3D code data —
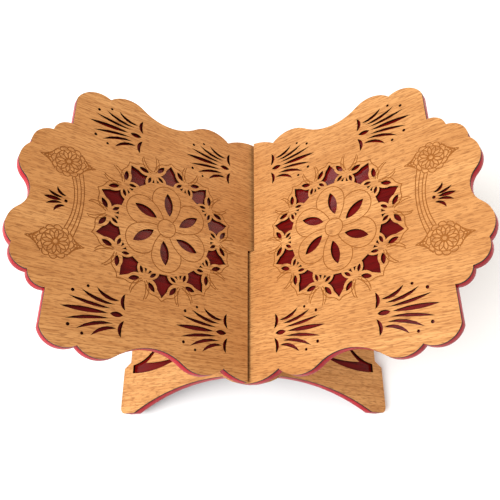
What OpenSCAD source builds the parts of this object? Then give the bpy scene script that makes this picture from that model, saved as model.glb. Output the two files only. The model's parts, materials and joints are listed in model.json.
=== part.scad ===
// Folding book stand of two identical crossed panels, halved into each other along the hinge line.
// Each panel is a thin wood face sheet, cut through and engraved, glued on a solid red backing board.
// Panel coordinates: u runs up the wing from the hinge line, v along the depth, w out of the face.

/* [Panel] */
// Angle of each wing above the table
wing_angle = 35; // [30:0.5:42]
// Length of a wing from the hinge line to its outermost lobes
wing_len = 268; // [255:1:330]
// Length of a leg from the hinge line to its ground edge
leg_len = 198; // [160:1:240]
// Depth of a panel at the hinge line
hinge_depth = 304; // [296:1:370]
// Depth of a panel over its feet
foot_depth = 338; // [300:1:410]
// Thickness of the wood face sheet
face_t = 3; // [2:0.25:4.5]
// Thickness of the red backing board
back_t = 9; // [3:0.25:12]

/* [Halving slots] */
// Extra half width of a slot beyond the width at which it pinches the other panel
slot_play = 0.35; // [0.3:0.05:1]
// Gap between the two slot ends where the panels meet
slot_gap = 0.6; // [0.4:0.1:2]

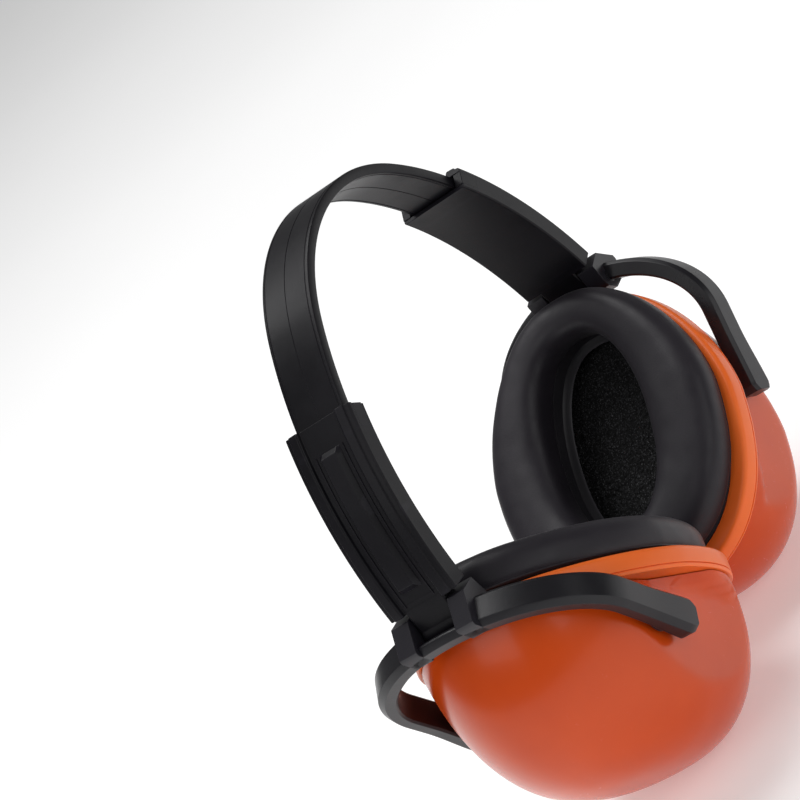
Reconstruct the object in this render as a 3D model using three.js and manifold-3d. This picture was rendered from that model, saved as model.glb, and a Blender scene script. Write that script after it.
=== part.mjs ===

What to produce —
Output exactly the leading lines of the data, up to and including the line marked by "of the face.".

Output for this task —
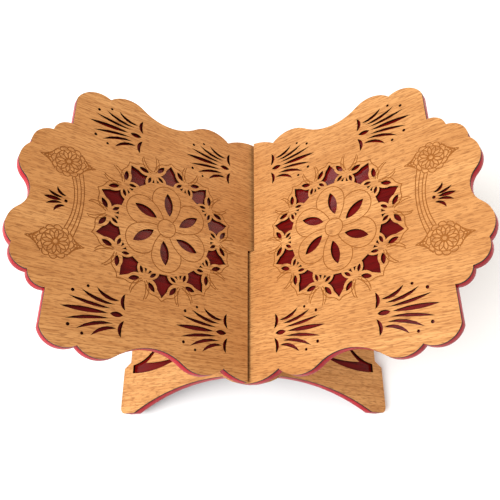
What OpenSCAD source builds the parts of this object? Then give the bpy scene script that makes this picture from that model, saved as model.glb. Output the two files only. The model's parts, materials and joints are listed in model.json.
=== part.scad ===
// Folding book stand of two identical crossed panels, halved into each other along the hinge line.
// Each panel is a thin wood face sheet, cut through and engraved, glued on a solid red backing board.
// Panel coordinates: u runs up the wing from the hinge line, v along the depth, w out of the face.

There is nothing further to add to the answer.